SILHUETAS

O Roteiro Para a Inclusão, há cerca de um ano atrás, levou Cavaco Silva e a comitiva até Marco de Canaveses para declarar um combate cerrado às causas e efeitos da violência doméstica e maus-tratos infantis.
Uma mulher, discreta, chegou cedo e ficou o mais próximo que pôde do epicentro da cerimónia. Devia estar em chamas por dentro, mas do olhar azul, vivo, saía uma calma de quem queria tudo ver de muito perto, com os próprios olhos. Tinha um feminino corpo robusto que os mais de cinquenta anos não conseguiram desfear. Encostada à linha de segurança que a separava dos “importantes”, viu e ouviu tudo em religioso silêncio. Viu e ouviu o Presidente da República dizer que se curvava perante as 29 silhuetas de mulheres e 3 silhuetas de crianças assassinadas por mães, pais, irmãos, maridos, namorados, companheiros…
Os artistas transformaram as estatísticas oficiais de 2005 das vítimas mortais de violência doméstica numa instalação com silhuetas de cartão. No peito das silhuetas, num anúncio funerário, contava-se em poucas linhas a história da morte: “Rosa, 38 anos.

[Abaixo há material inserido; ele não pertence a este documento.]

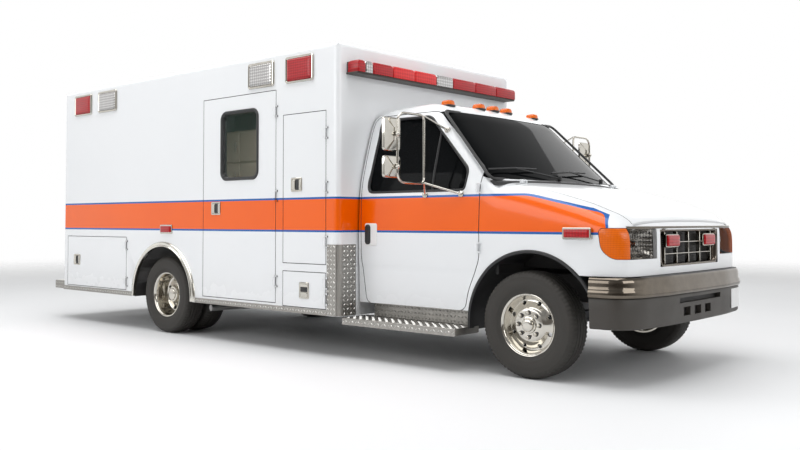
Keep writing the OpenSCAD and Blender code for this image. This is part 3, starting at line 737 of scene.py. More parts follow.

Degolada pelo ex-companheiro”; “Leonor, 70 anos. Morta à martelada pelo marido”; “Menino, 8 anos…” 32 vezes.
A mulher de olhos azuis, vivos, fixos, agarrava uma das silhuetas de cartão. Instáveis. Frágeis. Viu e ouviu o Presidente dizer que a violência doméstica incomoda e envergonha o país. Que é preciso derrubar os muros de silêncio. A mulher-estátua, de olhos azuis, a segurar a silhueta instável, aguentou o calor que fazia no branco Siza Vieira do adro da Igreja de Santa Maria no Marco de Canaveses. Não se mexeu. Nem mesmo quando a cerimónia terminou e as silhuetas se deitaram no empedrado cedendo à brisa estival. Só quando o repórter se preparava para mais um directo sobre o roteiro presidencial a mulher estátua, de olhos azuis, com chamas no peito, deixou escapar uma espécie de prece agradecida:
- Sabe, eu também podia ser uma silhueta…

Comentários

Anónimo disse…
és bom, muito bom, a fotografar com a câmara e com as palavras. Gosto do estilo, gosto da prosa, gosto da perpectiva crua, profunda, sombrada.